A senior Tesco executive acknowledged the challenges of entering the Indian market but described it as exciting opportunity. “With a population of 1.2 billion people and an enormous range of economic and social classes, languages, religions, cultures and geographies, India is one of the most diverse markets in the world,” Trevor Masters, Tesco’s head of Asia wrote in a company blog on Tuesday announcing the company’s plans to invest in India. “This presents its own challenges but it’s also what makes India such an exciting opportunity. The incomes and expectations of consumers have changed dramatically in the last five years and will continue to do so – India is still one of the fastest growing economies in the world,” he added.
Tesco’s proposed investment in Trent Hypermarkets will deepen the relationship between the two partners.

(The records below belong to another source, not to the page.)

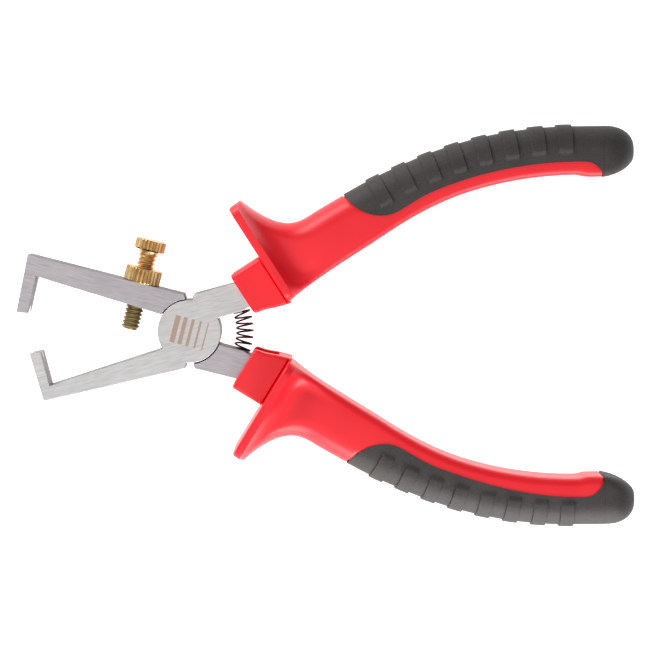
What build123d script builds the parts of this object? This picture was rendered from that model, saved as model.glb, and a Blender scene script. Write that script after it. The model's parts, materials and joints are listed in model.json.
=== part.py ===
from build123d import *
from math import cos, radians, sin, sqrt
import os

# An adjustable wire stripper that lies flat: two half-lap levers on a rivet, a setting screw
# with its lock nut, a return spring and two-material grips. The origin is on the pivot axis,
# at the back face of the head. +X runs from the pivot towards the grips, +Y towards the long
# jaw, and +Z is the thickness, from the back face to the front face. Millimetres and degrees.

# Head and rivet
plate_thickness = 8.0
head_radius = 8.2
head_clearance = 0.3
lap_clearance = 0.05
running_clearance = 0.05
rivet_radius = 3.0
rivet_head_radius = 4.0
rivet_head_depth = 1.0

# Jaw arms: shoulders beside the head, and the rise of each arm's edges from the -X axis
shoulder_gap = 1.5
shoulder_flare = 0.5
shoulder_rise = 1.45
arm_root_rise = 0.45
arm_root_angle = 32.0
long_outer_slope = 15.1
short_outer_slope = 12.4

# Jaw blades: reaches from the pivot, and angles of their corners from the -X axis
blade_reach = 41.85
blade_gap = 0.3
blade_width = 2.9
long_heel_setback = 0.7
short_heel_setback = 3.8
heel_swell = 0.3
long_heel_angle = 20.7
inner_corner_angle = 20.6
tip_angle = 7.2
wire_notch_depth = 2.2
wire_notch_width = 3.6

# Setting screw and lock nut, square to the long arm's outer edge
screw_radius = 2.4
screw_place = 11.7
screw_below = 12.5
screw_neck = 4.75
screw_head_radius = 3.95
screw_head_height = 2.8
nut_radius = 4.75
nut_height = 3.85
edge_break = 0.45

# Return spring between the tangs
spring_place = 14.1
spring_radius = 2.15
spring_wire_radius = 0.24
spring_turns = 7.5
spring_seat_depth = 0.9

# Grip centreline: straight from its start at the collar, then one arc, then straight
grip_start = (14.45, 9.8)
grip_angle = 32.0
grip_straight = 38.4
grip_bend_radius = 100.0
grip_tail = 15.6

# Tangs, which run on inside the grips
tang_width = 7.2
tang_tail_width = 5.2
tang_depth = 44.0
tang_root_angle = 23.5
tang_root_rise = 1.3
tang_outer_bend = -1.0
tang_inner_bend = -3.0

# Collar at the front of each sleeve, with a channel that shows the tang's inner edge
collar_front = -0.6
collar_outer = 5.9
collar_inner = 5.7
collar_inner_rear = 8.6
collar_thickness = 14.0
collar_corner = 1.5
channel_length = 5.6

# Guard and grip body, measured outwards from the centreline
guard_place = 8.5
guard_rim = 1.8
guard_tip = 3.4
guard_reach = 20.4
guard_half_thickness = 11.0
guard_flare = 14.0
guard_side_flare = 9.0
guard_corner = 4.0
grip_half_width = 6.9
grip_half_thickness = 7.8
grip_slimming = 0.5
grip_swell = 1.0
swell_middle = 26.0
swell_end = 54.0
inner_slimming = 0.9
inner_slim_start = 33.0
inner_slim_length = 32.0
grip_corner = 5.0
end_round = 7.0

# Soft overmould: its depth, the line where it meets the red sleeve, and its raised pads
soft_depth = 1.6
soft_start = 35.5
soft_lobe = 8.0
soft_line = 2.7
soft_dip = 1.4
soft_end = 101.4
pad_count = 8
pad_first = 43.5
pad_pitch = 6.9
pad_length = 3.6
pad_height = 0.7
pad_reach = 7.3

mid_height = plate_thickness / 2
tilt = radians(grip_angle)
bend_end = grip_straight + grip_bend_radius * tilt
grip_length = bend_end + grip_tail
lap_bottom = mid_height - lap_clearance / 2
lap_top = mid_height + lap_clearance / 2
beyond = 60.0


def polar(reach, angle):
    """A jaw point: its distance from the pivot and its angle up from the -X axis."""
    return (-reach * cos(radians(angle)), reach * sin(radians(angle)))


def flip(points):
    """The same points on the other side of the X axis."""
    return [(x, -y) for x, y in points]


def centreline(run):
    """Point and heading of the upper grip's centreline, `run` along it from its start."""
    straight = min(run, grip_straight)
    turned = min(max(run - grip_straight, 0.0) / grip_bend_radius, tilt)
    heading = tilt - turned
    x = grip_start[0] + straight * cos(tilt) + grip_bend_radius * (sin(tilt) - sin(heading))
    y = grip_start[1] + straight * sin(tilt) + grip_bend_radius * (cos(heading) - cos(tilt))
    return x + max(run - bend_end, 0.0), y, heading


def beside(run, offset):
    """A point `offset` outwards from the centreline."""
    x, y, heading = centreline(run)
    return (x - offset * sin(heading), y + offset * cos(heading))


def across(run):
    """The plane square to the centreline, with x outwards and y up."""
    x, y, heading = centreline(run)
    return Plane(
        origin=(x, y, mid_height),
        x_dir=(-sin(heading), cos(heading), 0),
        z_dir=(cos(heading), sin(heading), 0),
    )


def fade(run, start, length):
    """Falls from 1 at `start` to 0 after `length`, quickly at first."""
    return min(max((start + length - run) / length, 0.0), 1.0) ** 3


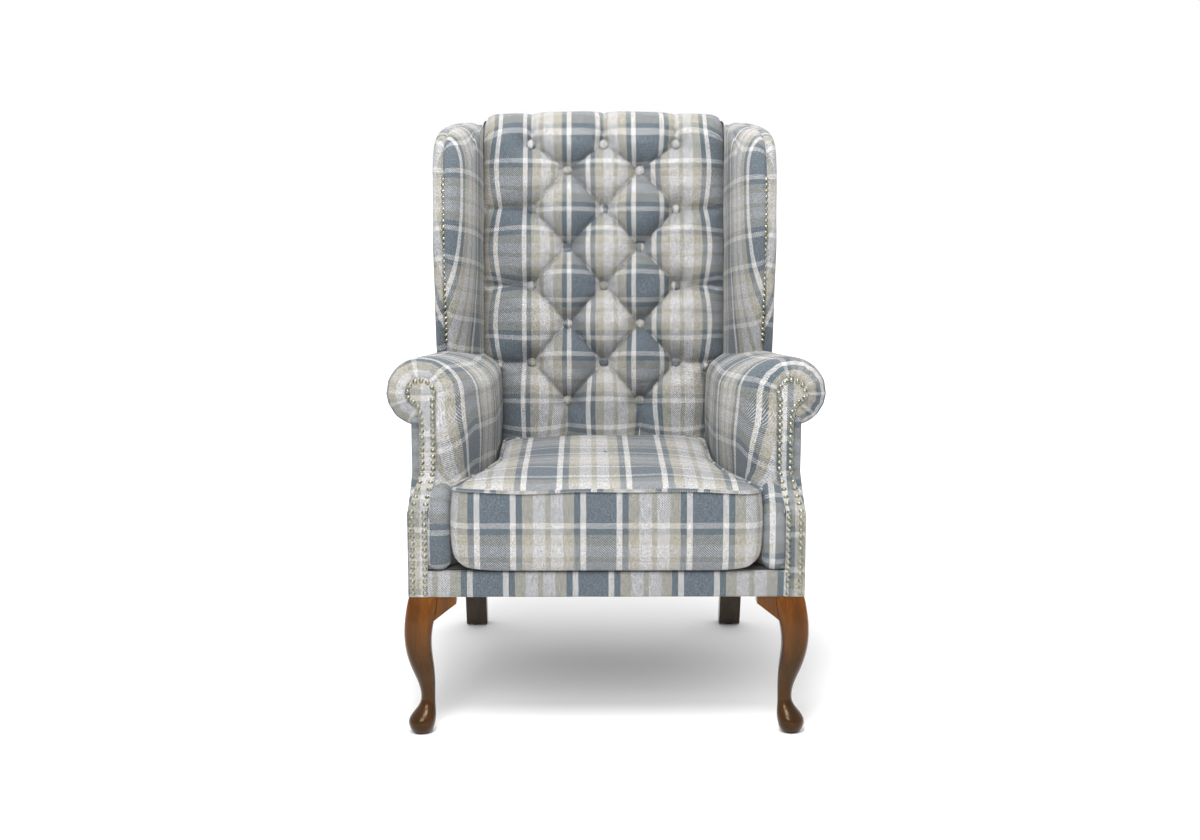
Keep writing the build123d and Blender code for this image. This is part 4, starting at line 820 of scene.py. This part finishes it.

In 2008, the UK company had signed a franchisee agreement with Trent to provide technological expertise and supply products to the Tata company. At present Tesco supplies around 80% of merchandises that is sold in the 16 Star Bazaar and Star Daily store in western and southern India.
“The application is a positive step forward in the relationship between the Tata Group and Tesco. We believe that our understanding of the Indian market coupled with Tesco’s unparalleled global retail expertise will allow us to leverage the tremendous potential of the market,” said Trent vice chairman Noel Tata.
The Tesco application says it will abide by FDI in multi-brand retailing regulations including the mandatory 30% sourcing from tiny Indian suppliers that many foreign retailers including Walmart said was too stringent.
Walmart broke its partnership with Bharti in October and since then top Bharti Retail executives have been in discussions with Tesco for a possible partnership. It is possible that the Tesco-Trent joint venture could look to expand in north India through a partnership with Bharti, but this could not be confirmed.